El oficio de editar y algunas pistas para los autores
Cada editor, según su línea
editorial, recibe un número variable de manuscritos. Algunos reciben cientos
por mes, otros decenas y otros alguno que otro. Yo he recibido, a lo largo de
los años, un promedio de tres o cuatro manuscritos por semana, no más. Y cuando
digo “manuscritos” me refiero a manuscritos no solicitados, de esos que llegan
por correo o por mensajero, habitualmente acompañados por una carta del autor
con la que este pretende ganarse la buena voluntad del editor como lector.

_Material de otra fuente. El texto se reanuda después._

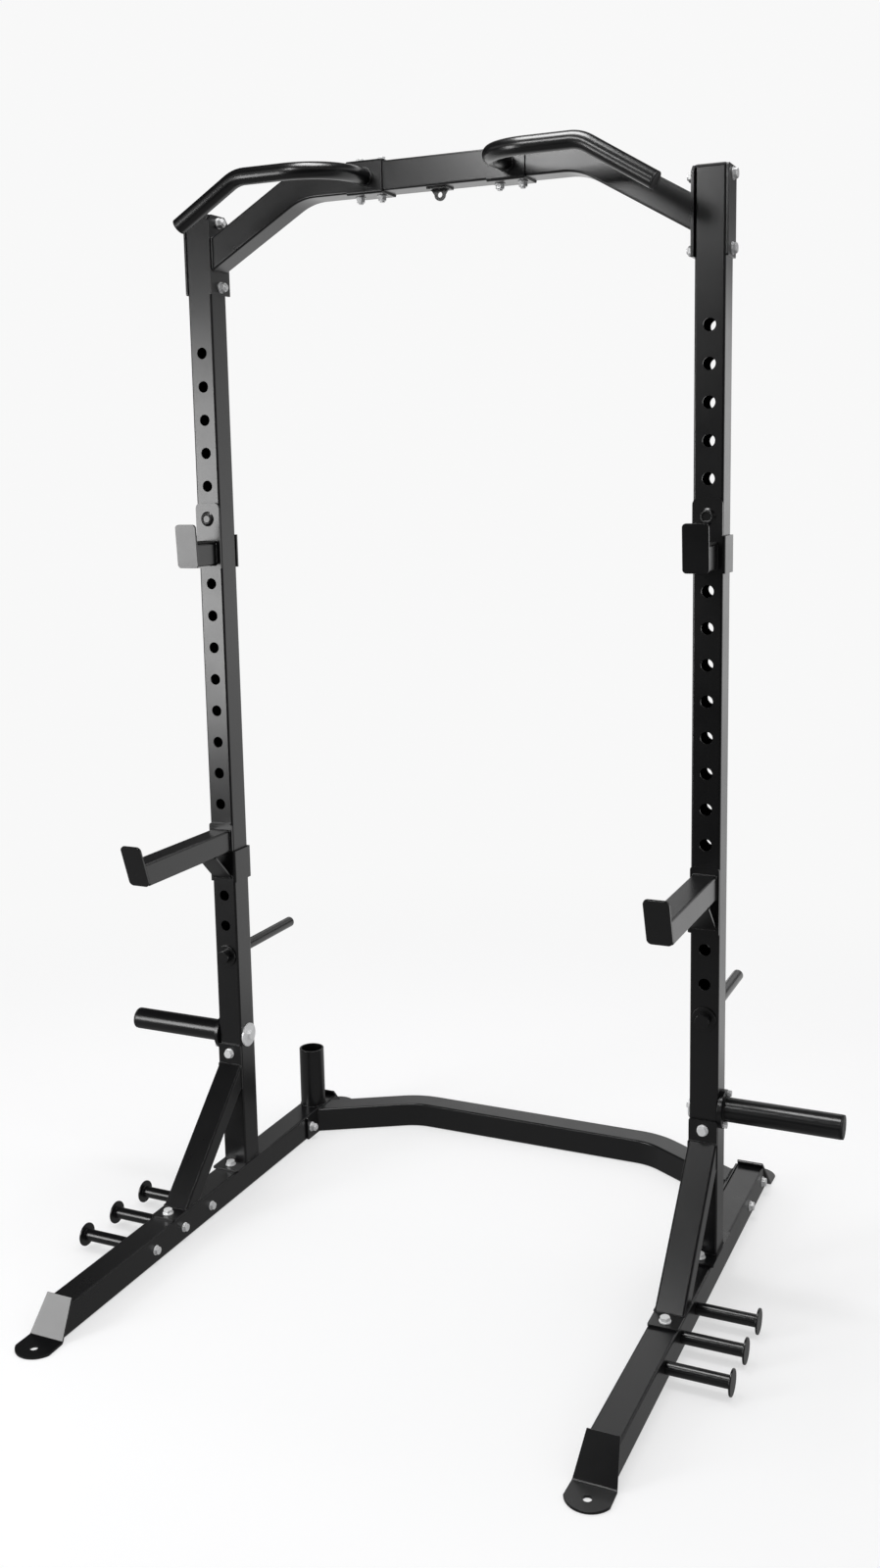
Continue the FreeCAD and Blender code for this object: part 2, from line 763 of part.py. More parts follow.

Craso error, desde luego, porque estas cartas, llenas de elogios al editor,
quedaban en mi caso sin leer hasta una vez tomada una decisión con respecto a
la obra.
Mi método siempre fue el mismo. Solía abrir el manuscrito en su primera página
y leer en voz alta las primeras líneas. Luego iba a la última página y leía,
siempre en voz alta, las últimas líneas. Finalmente abría al azar
aproximadamente en la mitad, y leía unas líneas. Si este muestreo no provocaba
mi hilaridad o mi indignación _algo muy habitual, hilaridad o indignación
regocijadamente compartidas por mi secretaria_, volvía a la primera página y la
leía entera. Luego a la última. Luego a la mitad del libro.
El manuscrito que lograba superar
este somero, arbitrario y seguramente injusto procedimiento, era apartado y mi
secretaria me lo mandaba a casa por mensajero, junto con los otros cinco o seis
que habían logrado despertar un interés de la misma índole.
En mi casa, por las tardes, el
procedimiento era exactamente el mismo pero el muestreo ya no era el de un total
de tres páginas sino el de cinco o seis del principio, cinco o seis del final y
cinco o seis del medio. Tal vez uno o dos manuscritos sobrevivieran a esta
criba. Estos, apartados, eran mi lectura de los siguientes días. Los demás
volvían a la oficina y de ahí a sus autores.
La lectura de los manuscritos así
seleccionados comenzaba, ahora con un lápiz en la mano, después de una pausa
para un café y una serie de meditaciones acerca de la gramática, la sintaxis,
las vocaciones equivocadas y el sentido de la vida en general. Y los peligros
de escribir y los, aún mayores, de editar.
¿Cuáles eran mis criterios? En
primer lugar que el autor supiera escribir. Hay muchos autores cultos que no
saben escribir. Y no me refiero únicamente a ese oído musical imprescindible
para que la prosa “cante”, como puede cantar a veces la poesía. Me refiero
sencillamente al saber usar los verbos, saber conjugar; al saber deletrear y
acentuar las palabras; al tener una noción de la función de los puntos y las
comas; en una palabra, al haber aprendido alguna vez lo que se enseña en las
escuelas primarias. Es sorprendente hasta qué punto escritores de ley presentan
manuscritos que, juzgados solo por reglas gramaticales, serían rechazados por
maestros de instrucción básica.
En segundo lugar, el contenido de
la primera página. Siempre dije: una novela debe comenzar en la página 1. Es
igualmente sorprendente la cantidad de autores que se sienten en la obligación
de explicar la novela antes de entrar de lleno en ella. Y aunque en una novela
como José y sus hermanos Thomas Mann
inflija al lector unas cien páginas de filosofía antes de poner en marcha la
acción, no perdamos la perspectiva y el sentido de la medida: Thomas Mann, como
Lev Tolstói, era capaz de transformar cien páginas de filosofía en novela
mediante el arte consumado de su prosa. Otros autores no lo son.